(begin)

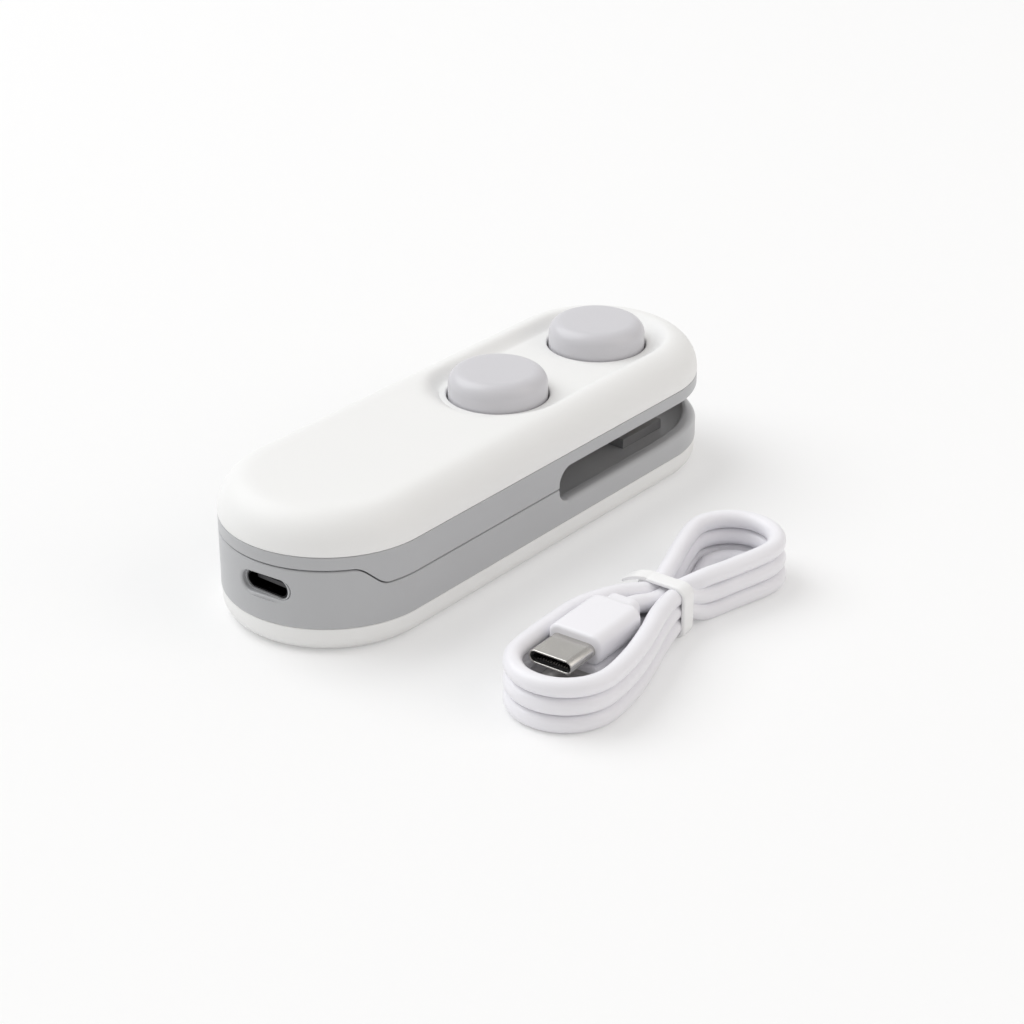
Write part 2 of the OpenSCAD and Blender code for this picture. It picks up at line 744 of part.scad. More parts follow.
// A square band round the waist, of a given outer width
module tie_ring(outer) {
    translate([0, 0, hank_h / 2]) rotate([90, 0, 90]) linear_extrude(tie_w, center = true)
        difference() {
            square(outer, center = true);
            square(hank_h - 2 * tie_t, center = true);
        }
}

module lead_tie() color(lead_white) laid() tie_ring(hank_h);

// Short ends between the waist and each plug's grip
plug_back_x = plug_x + shell_l + grip[0];
grip_a_z = 1.5 * grip[2];
grip_b_z = grip[2] / 2;
tail_a_route = [[-3, 0, 6.4], [-3.6, 0, 6.4], [-5, 0.5, 6.9], [-6.5, 1.2, 7.7],
    [-7.8, plug_y, grip_a_z], [plug_back_x, plug_y, grip_a_z]];
tail_b_route = [[-3, 0, grip_b_z], [-3.6, 0, grip_b_z], [-5.4, 0.7, grip_b_z],
    [-7.6, plug_y, grip_b_z], [plug_back_x, plug_y, grip_b_z]];
module lead_tails() color(lead_white) laid() {
    tube(tail_a_route, lead_d);
    tube(tail_b_route, lead_d);
}

module plug_shell(z) laid() translate([0, plug_y, 0]) difference() {
    port_solid(plug_x, plug_x + shell_l + 1, plug_w, plug_h, z);
    port_solid(plug_x - 1, plug_x + shell_l - 0.6, plug_w - 0.6, plug_h - 0.6, z);
}

module plug_grip(z) laid() translate([0, plug_y, 0]) difference() {
    union() {
        x = plug_x + shell_l;
        port_solid(x, x + grip[0] - 4, grip[1], grip[2], z);
        port_solid(x + grip[0] - 4, x + grip[0], grip[1] * 0.62, grip[2], z);
    }
    port_solid(plug_x, plug_x + shell_l + 1 + seat, plug_w, plug_h, z);
}

module plug_a_shell() color(steel) plug_shell(grip_a_z);
module plug_a_grip() color(lead_white) plug_grip(grip_a_z);
module plug_b_shell() color(steel) plug_shell(grip_b_z);
module plug_b_grip() color(lead_white) plug_grip(grip_b_z);

bottom_cover();
lower_shell();
upper_shell();
top_cover();
seal_button();
seal_head();
seal_guide_pins();
heater_strip();
ptfe_film();
seal_spring();
cut_button();
blade_carrier();
cut_guide_pins();
cutter_blade();
cut_spring();
sealing_pad();
cutting_anvil();
battery_cell();
battery_leads();
main_board();
board_components();
board_screws();
usb_receptacle();
usb_tongue();
switch_board();
tact_switch();
switch_plunger();
heater_leads();
case_screws();
jaw_screws();
arm_screw();
lead_hank();
lead_tails();
lead_tie();
plug_a_shell();
plug_a_grip();
plug_b_shell();
plug_b_grip();
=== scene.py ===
"""Visual model of a handheld bag heat sealer with its tied charging lead.

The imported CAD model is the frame. This script trims the shells and buttons to soft-edged forms,
winds the lead, dresses every piece in a procedural finish, and sets up the camera and the light.
Sizes in the classes are millimetres; Blender objects are in metres.
"""

import logging
import math
from dataclasses import dataclass, field
from enum import Enum
from typing import Callable, Iterable, Sequence

import bmesh
import bpy
from mathutils import Matrix, Vector


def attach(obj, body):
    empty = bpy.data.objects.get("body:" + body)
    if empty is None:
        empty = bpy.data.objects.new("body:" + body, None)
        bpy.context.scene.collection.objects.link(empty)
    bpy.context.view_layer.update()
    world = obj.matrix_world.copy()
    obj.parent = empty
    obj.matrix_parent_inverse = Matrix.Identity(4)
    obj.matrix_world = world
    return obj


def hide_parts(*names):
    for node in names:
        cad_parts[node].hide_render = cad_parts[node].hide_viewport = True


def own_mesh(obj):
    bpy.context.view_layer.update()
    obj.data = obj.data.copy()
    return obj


LOG = logging.getLogger("bag_sealer")
MM = 0.001
WELD = 1e-7

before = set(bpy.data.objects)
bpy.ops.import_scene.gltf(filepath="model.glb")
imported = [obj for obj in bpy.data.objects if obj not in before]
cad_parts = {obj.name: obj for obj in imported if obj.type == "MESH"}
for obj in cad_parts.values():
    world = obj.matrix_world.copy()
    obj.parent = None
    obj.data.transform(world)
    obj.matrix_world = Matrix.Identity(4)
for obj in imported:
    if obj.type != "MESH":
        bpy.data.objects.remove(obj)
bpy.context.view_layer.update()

Point = tuple[float, float, float]
Section = list[tuple[float, float]]


class Body(Enum):
    """The rigid bodies of the mechanism."""

    HOUSING = "housing"
    SEAL = "seal_plunger"
    CUT = "cut_plunger"
    LEAD = "charging_lead"


# ---------------------------------------------------------------- shader graph


class Value:
    """A shader socket that can be used in Python arithmetic."""

    def __init__(self, graph: "Graph", socket: bpy.types.NodeSocket) -> None:
        """Keeps the graph and the socket it stands for."""
        self.graph = graph
        self.socket = socket

    def __add__(self, other: "Value | float") -> "Value":
        """Sum."""
        return self.graph.maths("ADD", self, other)

    def __sub__(self, other: "Value | float") -> "Value":
        """Difference."""
        return self.graph.maths("SUBTRACT", self, other)

    def __rsub__(self, other: float) -> "Value":
        """Difference from a number."""
        return self.graph.maths("SUBTRACT", other, self)

    def __mul__(self, other: "Value | float") -> "Value":
        """Product."""
        return self.graph.maths("MULTIPLY", self, other)

    def __gt__(self, other: float) -> "Value":
        """1 where this is greater than the other, else 0."""
        return self.graph.maths("GREATER_THAN", self, other)

    __radd__ = __add__
    __rmul__ = __mul__


class Graph:
    """The node tree of one material."""

    def __init__(self, name: str) -> None:
        """Makes an empty material of that name."""
        self.material = bpy.data.materials.new(name)
        self.material.use_nodes = True
        self.tree = self.material.node_tree
        self.tree.nodes.clear()

    def add(self, kind: str, settings: dict | None = None, inputs: dict | None = None) -> bpy.types.Node:
        """Adds a node.

        Args:
            kind: the node's type.
            settings: properties to set first; "stops" sets a colour ramp's stops.
            inputs: socket name or index to a value, a Value or a socket to link.

        Returns:
            The new node.
        """
        node = self.tree.nodes.new(kind)
        for key, value in (settings or {}).items():
            if key == "stops":
                for stop, (place, colour) in zip(node.color_ramp.elements, value):
                    stop.position = place
                    stop.color = colour
            else:
                setattr(node, key, value)
        for key, value in (inputs or {}).items():
            source = value.socket if isinstance(value, Value) else value
            if isinstance(source, bpy.types.NodeSocket):
                self.tree.links.new(source, node.inputs[key])
            else:
                node.inputs[key].default_value = source
        return node

    def maths(self, operation: str, first: Value | float, second: Value | float) -> Value:
        """A Math node's result, clamped to nothing."""
        node = self.add("ShaderNodeMath", {"operation": operation}, {0: first, 1: second})
        return Value(self, node.outputs[0])

    def place(self, scale: Point = (1.0, 1.0, 1.0)) -> bpy.types.NodeSocket:
        """Position on the part in millimetres, times scale."""
        where = self.add("ShaderNodeTexCoord").outputs["Object"]
        factors = tuple(s / MM for s in scale)
        node = self.add("ShaderNodeVectorMath", {"operation": "MULTIPLY"}, {0: where, 1: factors})
        return node.outputs[0]

    def noise(self, size: float, detail: float = 2.0, stretch: Point = (1.0, 1.0, 1.0)) -> Value:
        """Noise from 0 to 1 with features about size millimetres across."""
        inputs = {"Vector": self.place(stretch), "Scale": 1.0 / size, "Detail": detail}
        return Value(self, self.add("ShaderNodeTexNoise", None, inputs).outputs["Fac"])

    def ramp(self, value: Value, low: float, high: float) -> Value:
        """0 below low, 1 above high, smooth between."""
        settings = {"interpolation_type": "SMOOTHSTEP"}
        inputs = {"Value": value, "From Min": low, "From Max": high}
        return Value(self, self.add("ShaderNodeMapRange", settings, inputs).outputs["Result"])

    def blend(self, mask: Value, first: "Tint", second: "Tint") -> bpy.types.NodeSocket:
        """A colour that goes from first to second as the mask goes from 0 to 1."""
        settings = {"data_type": "RGBA"}
        inputs = {0: mask, 6: _colour(first), 7: _colour(second)}
        return self.add("ShaderNodeMix", settings, inputs).outputs[2]

    def bump(self, height: Value, depth: float, strength: float = 1.0) -> bpy.types.NodeSocket:
        """A normal for a relief of that depth in millimetres."""
        inputs = {"Height": height, "Distance": depth * MM, "Strength": strength}
        return self.add("ShaderNodeBump", None, inputs).outputs["Normal"]

    def finish(self, **sockets: object) -> bpy.types.Material:
        """Ends the graph in a Principled shader.

        Args:
            sockets: Principled inputs, with underscores for spaces.

        Returns:
            The finished material.
        """
        inputs = {key.replace("_", " "): value for key, value in sockets.items()}
        shader = self.add("ShaderNodeBsdfPrincipled", None, inputs)
        self.add("ShaderNodeOutputMaterial", None, {"Surface": shader.outputs[0]})
        return self.material


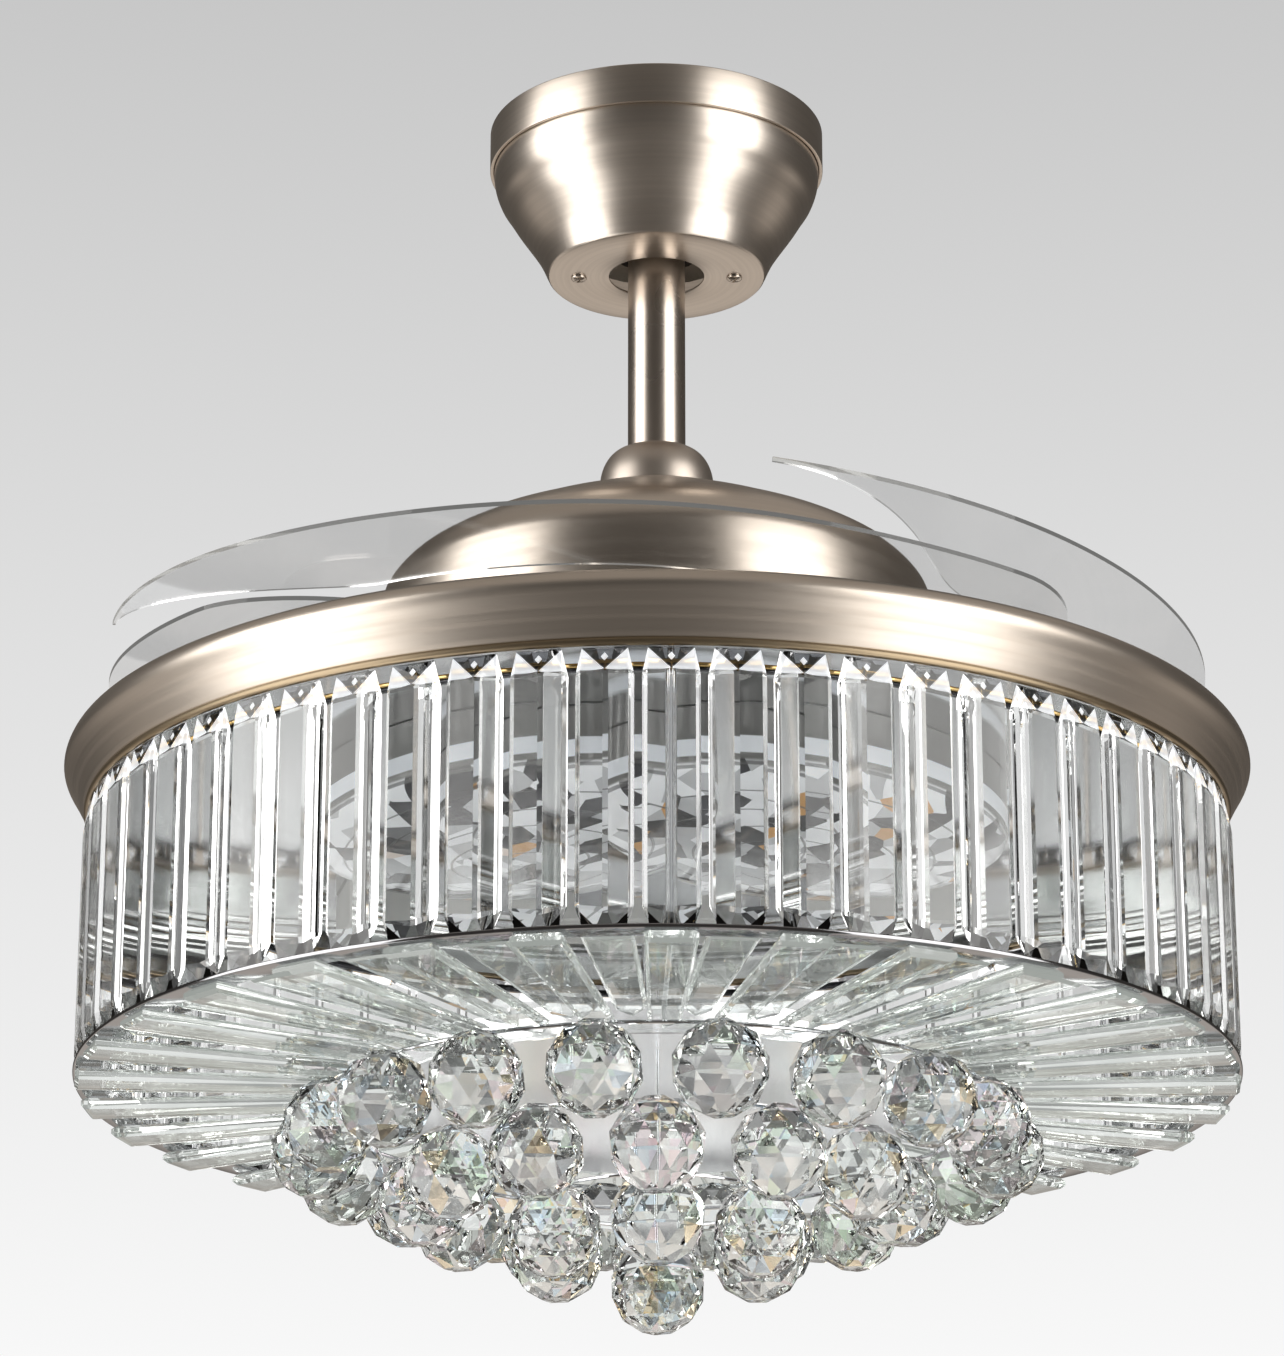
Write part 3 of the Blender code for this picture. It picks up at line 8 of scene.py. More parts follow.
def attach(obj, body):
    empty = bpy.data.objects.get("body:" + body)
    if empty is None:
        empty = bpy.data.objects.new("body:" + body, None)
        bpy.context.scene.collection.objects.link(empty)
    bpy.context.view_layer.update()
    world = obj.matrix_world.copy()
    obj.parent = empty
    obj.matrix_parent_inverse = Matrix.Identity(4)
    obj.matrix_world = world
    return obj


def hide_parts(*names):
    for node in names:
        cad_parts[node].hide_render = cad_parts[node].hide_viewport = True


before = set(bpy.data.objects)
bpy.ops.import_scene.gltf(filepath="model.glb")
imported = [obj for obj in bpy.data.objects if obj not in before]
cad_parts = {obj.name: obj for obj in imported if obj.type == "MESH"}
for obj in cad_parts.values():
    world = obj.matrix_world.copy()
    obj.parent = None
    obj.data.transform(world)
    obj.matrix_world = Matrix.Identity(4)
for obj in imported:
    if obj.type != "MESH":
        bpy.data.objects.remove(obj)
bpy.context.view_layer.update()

TURN = 2 * math.pi
DEGREE = math.radians(1)
SEGMENTS = 192
FIRST_ANGLE = math.radians(-88.7)
PIVOT_ANGLE = math.radians(86)
PIVOT_RADIUS = 0.100
PRISM_COUNT = 60
PRISM_RADIUS = 0.2459
BAR_COUNT = 30
BAR_START = 0.1190
LEG_COUNT = 6
LEG_RADIUS = 0.2395
PLATE_ARM_COUNT = 6
TRAY_UNDERSIDE = -0.3094
BLADE_COUNT = 4
BLADE_TURN = math.radians(165)
BLADE_RADIUS = 0.2413
BLADE_LEVEL = -0.29145
BLADE_CLIMB = 0.0361
BLADE_TIP_WIDTH = 0.0012
BLADE_THICKNESS = 0.0019

# Camera: below and in front of the fan
CAMERA_PLACE = (0.0, -2.0, -0.963)
CAMERA_TILT = math.radians(109.24)
CAMERA_PAN = math.radians(0.19)
CAMERA_LENS = 126.8
SENSOR = 36.0
FLOOR_LEVEL = -2.5
FLOOR_GLOW = 0.25
LIT_LEVEL = -0.20

# Turned outlines, each a list of (radius, height)
CANOPY_WALL = [(0.0745, -0.0030), (0.0745, -0.0140), (0.0743, -0.0246), (0.0720, -0.0324),
               (0.0684, -0.0384), (0.0649, -0.0442), (0.0612, -0.0497), (0.0576, -0.0550),
               (0.0546, -0.0598), (0.0523, -0.0643), (0.0507, -0.0680), (0.0496, -0.0704)]
COVER_WALL = [(0.0302, -0.1800), (0.0400, -0.1842), (0.0500, -0.1882), (0.0600, -0.1925),
              (0.0730, -0.1980), (0.0850, -0.2035), (0.1000, -0.2106), (0.1120, -0.2180),
              (0.1190, -0.2252), (0.1218, -0.2310), (0.1226, -0.2380)]
TRAY_WALL = [(0.2440, -0.3075), (0.2485, -0.3075), (0.2518, -0.3078), (0.2548, -0.3087),
             (0.2570, -0.3103), (0.2584, -0.3124), (0.2592, -0.3152), (0.2588, -0.3178),
             (0.2560, -0.3226), (0.2528, -0.3286), (0.2499, -0.3340)]
LIGHT_COVER_WALL = [(0.0980, -0.3298), (0.0967, -0.3345), (0.0930, -0.3381), (0.0843, -0.3415),
                    (0.0680, -0.3449), (0.0490, -0.3478), (0.0250, -0.3497), (0.0, -0.3503)]


def smooth_line(points, steps):
    """A fine, smooth outline through the given points."""
    line = []
    ends = [points[0], *points, points[-1]]
    for index in range(1, len(ends) - 2):
        before, start, end, after = (Vector(point) for point in ends[index - 1:index + 3])
        for step in range(steps):
            part = step / steps
            line.append(tuple(0.5 * (2 * start + (end - before) * part
                                     + (2 * before - 5 * start + 4 * end - after) * part ** 2
                                     + (3 * start - before - 3 * end + after) * part ** 3)))
    return [*line, tuple(points[-1])]


def inset(line, wall):
    """The same outline moved inwards by the wall, for the inside of a turned shell."""
    moved = []
    for index, (radius, height) in enumerate(line):
        before = Vector(line[max(index - 1, 0)])
        after = Vector(line[min(index + 1, len(line) - 1)])
        along = (after - before).normalized()
        moved.append((max(radius + along.y * wall, 0), height - along.x * wall))
    return moved


def rounded(points, radius, steps=4):
    """A closed outline with its corners rounded."""
    line = []
    for index, corner in enumerate(points):
        here = Vector(corner)
        sides = [Vector(points[index - 1]) - here, Vector(points[(index + 1) % len(points)]) - here]
        reach = min(radius, 0.45 * sides[0].length, 0.45 * sides[1].length)
        start, end = (here + side.normalized() * reach for side in sides)
        for step in range(steps + 1):
            part = step / steps
            line.append(tuple(start * (1 - part) ** 2 + here * 2 * part * (1 - part) + end * part ** 2))
    return line


def polar(radius, angle, height=0.0):
    return Vector((radius * math.cos(angle), radius * math.sin(angle), height))


def mesh_from(name, points, faces, smooth_angle=None):
    mesh = bpy.data.meshes.new(name)
    mesh.from_pydata([tuple(point) for point in points], [], faces)
    shape = bmesh.new()
    shape.from_mesh(mesh)
    bmesh.ops.remove_doubles(shape, verts=shape.verts, dist=1e-6)
    bmesh.ops.recalc_face_normals(shape, faces=shape.faces)
    shape.to_mesh(mesh)
    shape.free()
    if smooth_angle is not None:
        mesh.shade_smooth()
        mesh.set_sharp_from_angle(angle=math.radians(smooth_angle))
    return mesh


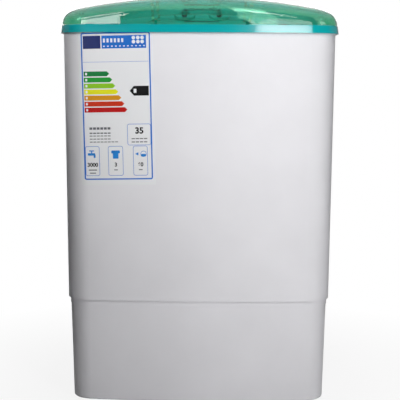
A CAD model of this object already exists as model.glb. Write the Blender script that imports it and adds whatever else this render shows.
"""Looks of a compact washing machine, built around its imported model.

Lengths are metres in the model's own frame: X to the right, Y to the back and Z up from the floor. A name
that ends in _mm holds the size of a pattern on the real piece in millimetres.
"""

import math

import bpy
from bpy.props import FloatProperty, FloatVectorProperty, PointerProperty
from bpy.types import Operator, Panel, PropertyGroup
from mathutils import Matrix, Vector


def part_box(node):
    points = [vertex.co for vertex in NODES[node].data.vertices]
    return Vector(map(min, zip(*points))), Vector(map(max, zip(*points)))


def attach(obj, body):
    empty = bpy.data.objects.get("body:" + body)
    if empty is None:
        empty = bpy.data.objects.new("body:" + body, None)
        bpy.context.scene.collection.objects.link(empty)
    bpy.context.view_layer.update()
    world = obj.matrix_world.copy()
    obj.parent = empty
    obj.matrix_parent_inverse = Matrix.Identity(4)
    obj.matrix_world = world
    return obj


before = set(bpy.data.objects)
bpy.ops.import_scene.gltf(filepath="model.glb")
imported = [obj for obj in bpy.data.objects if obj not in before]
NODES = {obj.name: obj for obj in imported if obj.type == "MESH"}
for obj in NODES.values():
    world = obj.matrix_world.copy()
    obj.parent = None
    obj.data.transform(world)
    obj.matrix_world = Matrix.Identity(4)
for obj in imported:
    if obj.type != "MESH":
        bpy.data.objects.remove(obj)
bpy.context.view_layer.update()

bl_info = {
    "name": "Washing Machine Looks",
    "version": (1, 0, 0),
    "blender": (4, 5, 0),
    "location": "View3D > Sidebar > Washer",
    "description": "Finishes, rating label, panel marks and studio of a compact washing machine",
    "category": "Object",
}

CASING_LOW, CASING_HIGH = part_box("upper_casing")

WHITE = (1.0, 1.0, 1.0, 1.0)
PLASTIC_IOR = 1.5
# nearly all values of a noise texture lie between these two
NOISE_LOW, NOISE_HIGH = 0.3, 0.7
# Y of the plane in front of the machine that the prints start from
PRINT_PLANE = -0.25
# strip width that leaves a print in one piece
UNCUT = 1.0
CORNER_SEGMENTS = 5
# height of a digit as a share of the font's size, and the boldness as a share of the digit's height
DIGIT_SHARE = 0.7
DIGIT_BOLDNESS = 0.05
# distance within which two places are the same
TOUCHING = 1e-6


def linear(code):
    """Linear colour of an sRGB hex code."""
    parts = [int(code[i:i + 2], 16) / 255 for i in (0, 2, 4)]
    return tuple(c / 12.92 if c <= 0.04045 else ((c + 0.055) / 1.055) ** 2.4 for c in parts)


def colour_property(name, description, code):
    """Colour setting with an sRGB default."""
    return FloatVectorProperty(name=name, description=description, default=linear(code), size=3,
                               subtype="COLOR", min=0, max=1)


def length_property(name, description, default):
    """Length setting in metres."""
    return FloatProperty(name=name, description=description, default=default, min=0, unit="LENGTH",
                         precision=5)


def place_property(name, description, default):
    """Place in metres, which may be negative."""
    return FloatProperty(name=name, description=description, default=default, unit="LENGTH")


def angle_property(name, description, degrees):
    """Angle setting with its default in degrees."""
    return FloatProperty(name=name, description=description, default=math.radians(degrees), subtype="ANGLE")


def plain_property(name, description, default):
    """Setting whose unit, if it has one, is in its description."""
    return FloatProperty(name=name, description=description, default=default)


class WasherColours(PropertyGroup):
    casing: colour_property("Casing", "White plastic of the casing and the base", "EDECF0")
    trim: colour_property("Trim", "Turquoise plastic of the top frame and the console", "08ABB0")
    lid: colour_property("Lid", "Tint that light takes on through one wall of the lid", "A2E6C7")
    knob: colour_property("Knob", "Navy plastic of the knob grips", "0C1A3C")
    tub: colour_property("Tub", "White plastic of the wash tub and the basket", "E6E8EA")
    label_blue: colour_property("Label blue", "Blue ink of the label's border", "1C6FD1")


class WasherLabel(PropertyGroup):
    width: length_property("Width", "Width of the paper", 0.1085)
    height: length_property("Height", "Height of the paper", 0.2231)
    left: length_property("Edge inset", "From the casing's left side to the paper's corner", 0.0269)
    drop: length_property("Drop", "From the casing's top down to the paper's upper left corner", 0.0026)
    lean: angle_property("Lean", "Turn of the label about its upper left corner", -1.2)
    margin: length_property("Margin", "From the paper's side to the border", 0.0040)
    top_margin: length_property("Top margin", "From the paper's top to the border", 0.0024)
    border_height: length_property("Border height", "Height of the border", 0.2128)
    line: length_property("Border line", "Width of the border line", 0.0019)
    paper: length_property("Paper", "Thickness of the paper", 0.00012)
    ink: length_property("Ink", "Thickness of one print layer", 0.00005)
    strip: length_property("Strip", "Width of the strips that let a print follow the casing", 0.004)


class WasherPanel(PropertyGroup):
    tick_width: length_property("Line width", "Width of the ticks and of the line", 0.0013)
    tick_height: length_property("Tick height", "Height of a tick as seen from the front", 0.0050)
    tick_pitch: length_property("Tick pitch", "From tick to tick", 0.0105)
    tick_z: length_property("Tick middle", "Height of the ticks above the floor", 0.6005)
    line_z: length_property("Line height", "Height of the line above the floor", 0.5842)
    line_half: length_property("Line reach", "Half the length of the line", 0.0300)
    dial_gap: length_property("Dial gap", "From a knob's skirt to the middle of its numbers", 0.0040)
    number_height: length_property("Number height", "Height of the dial numbers from the front", 0.0026)
    slope: plain_property("Slope", "Sine of the slope's angle to the floor", 0.57)
    ink: length_property("Ink", "Thickness of the print", 0.00005)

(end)

• What the task asks: Extract the run of lines that opens with the line containing "board_screws();" and closes with the line containing "obj.data = obj.data.copy()"; reproduce it exactly and add nothing.

• The response:
board_screws();
usb_receptacle();
usb_tongue();
switch_board();
tact_switch();
switch_plunger();
heater_leads();
case_screws();
jaw_screws();
arm_screw();
lead_hank();
lead_tails();
lead_tie();
plug_a_shell();
plug_a_grip();
plug_b_shell();
plug_b_grip();
=== scene.py ===
"""Visual model of a handheld bag heat sealer with its tied charging lead.

The imported CAD model is the frame. This script trims the shells and buttons to soft-edged forms,
winds the lead, dresses every piece in a procedural finish, and sets up the camera and the light.
Sizes in the classes are millimetres; Blender objects are in metres.
"""

import logging
import math
from dataclasses import dataclass, field
from enum import Enum
from typing import Callable, Iterable, Sequence

import bmesh
import bpy
from mathutils import Matrix, Vector


def attach(obj, body):
    empty = bpy.data.objects.get("body:" + body)
    if empty is None:
        empty = bpy.data.objects.new("body:" + body, None)
        bpy.context.scene.collection.objects.link(empty)
    bpy.context.view_layer.update()
    world = obj.matrix_world.copy()
    obj.parent = empty
    obj.matrix_parent_inverse = Matrix.Identity(4)
    obj.matrix_world = world
    return obj


def hide_parts(*names):
    for node in names:
        cad_parts[node].hide_render = cad_parts[node].hide_viewport = True


def own_mesh(obj):
    bpy.context.view_layer.update()
    obj.data = obj.data.copy()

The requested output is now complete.